Console brackets might have been found around door openings in Greece, these were only slightly protruding supports for cornices or headers, also known as an ancon, or ancones. Consoles were decorative as well as structural, often with a sculptural scroll-shaped S curve on the underside, also known as a double-ogee, the shape usually ended in spirals (or volutes). The earliest known examples of scroll console brackets are found within the Temple of Concord in Rome dating from between 7 BCE and 10 CE.
A corbel bracket was another type of supporting mechanism, though less decorative. It was normally formed as part of a structure where stone or brickwork step out to form a perpendicular support. The word is thought to stem from the French for crow because the structure resembles a bird's beak. It was commonly used in both medieval and renaissance times as well as in Babylonian architecture where two would create a corbel arch and multiple corbels would form a corbel vault that would support a roof.
[edit] Modern
The word corbel is still used today to describe a brickwork shelf or ledge, formed by courses of masonry that progressively project from the face of a wall. Racking is the opposite of corbelling and describes masonry in which progressive courses of brickwork step back from the face of the wall. Corbelling might be used around the eaves of a building where the wall meets a roof, whilst racking might be used at the top of a pier prior to coping or capping.
The term bracket is used today to describe a wide variety of fixings, fasteners or connector devices (often called ironmongery or hardware), these normally couple or join two items and are to some extent structural.
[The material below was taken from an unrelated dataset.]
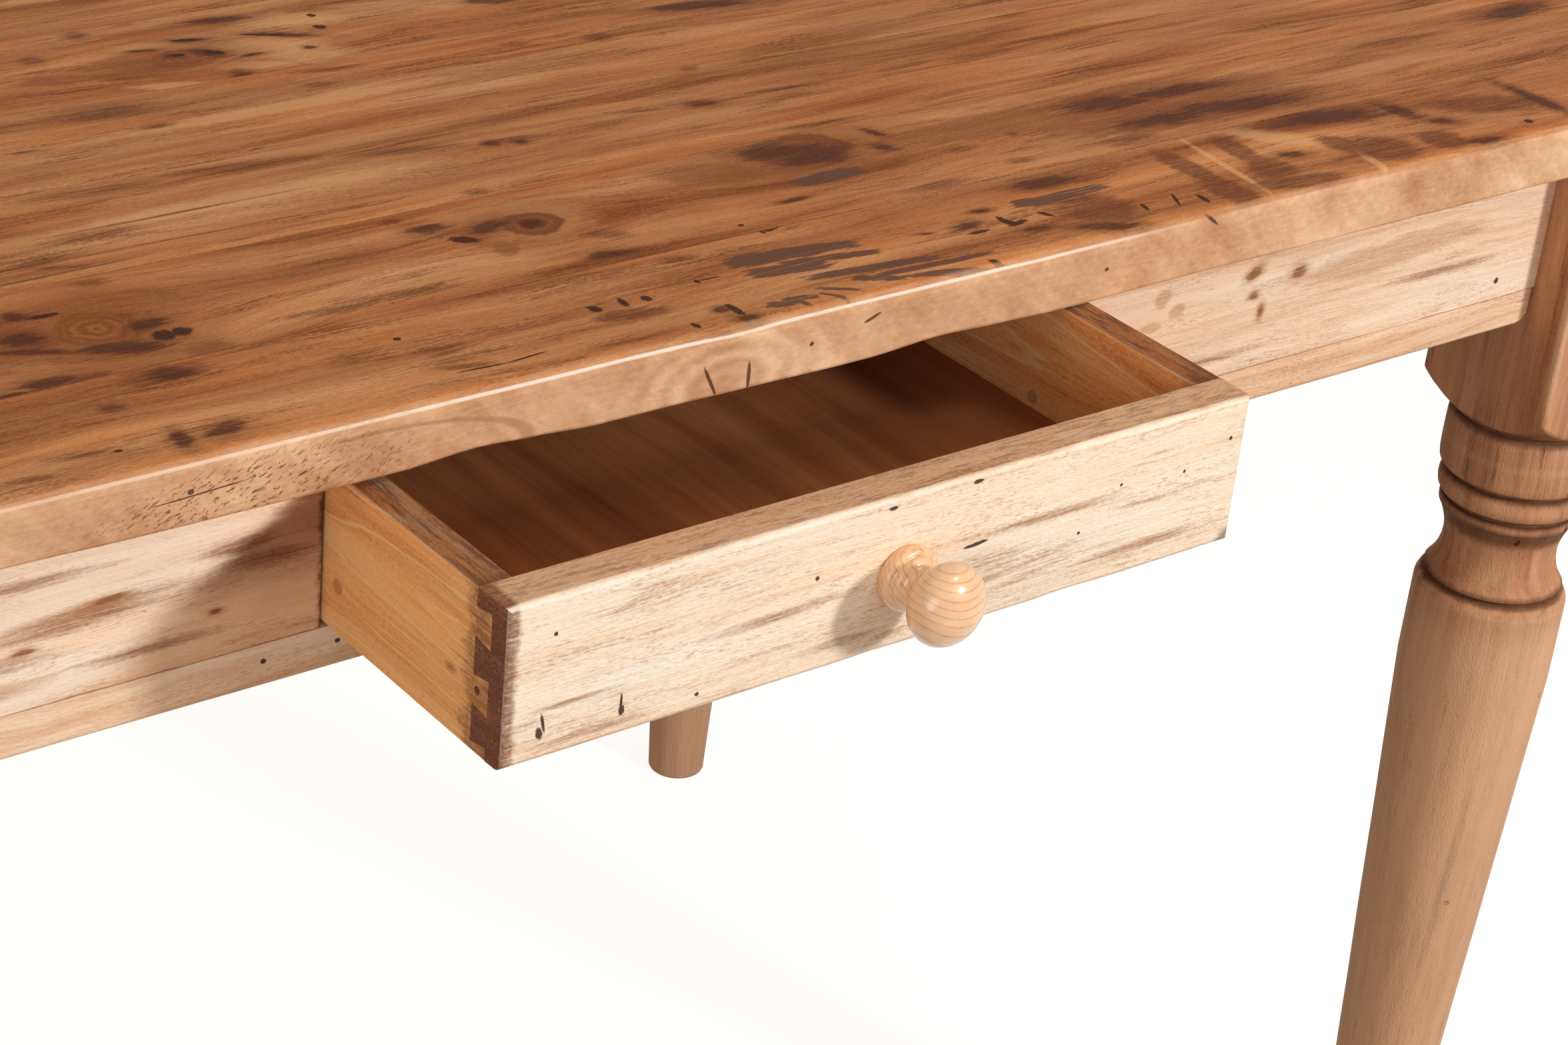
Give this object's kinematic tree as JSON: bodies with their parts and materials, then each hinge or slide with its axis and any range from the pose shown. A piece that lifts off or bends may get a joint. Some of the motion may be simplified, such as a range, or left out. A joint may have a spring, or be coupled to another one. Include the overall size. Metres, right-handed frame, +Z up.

A right angle support performing the same function as the historical term bracket is likely to be called an angle bracket also with a variety of uses.
Some examples of hardware that might be called a bracket are given below:
- Joist hangers - used to hang joists from structural members.
- Joist straps - used to fix ceiling joists at the sides to hanging beams, rafters to beams or floor joists to bearers.
- Timber connectors - a general term for brackets connecting a variety timbers in different ways.
- End frame clamps - adjustable clamps to connect modular steel or aluminium frame systems.
- Beam hangers - function similarly to joist hangers but are normally larger and with through bolts.
- Truss base fan or gable plates - with double or triple flat brackets either side connected with through bolts.
- Post bases or post anchors - square or round brackets with a plate to fix pots at the horizontal plain.
- Rafter clips or angle brackets - simple 90 degree angles for static connections.
- Rafter seams - mid point connectors for beams.
- Post-to-beam brackets - designed to create rigid connections between posts and roof beams.
- Bicycle bracket - hanger, open bracket storage device, fixed to a wall to hold a bicycle.
- Shelf bracket - 90 degree angle that supports a shelf on the horizontal.
This list is not exhaustive and many other types of connectors, metal, wooden or plastic might be referred to as a bracket in modern construction.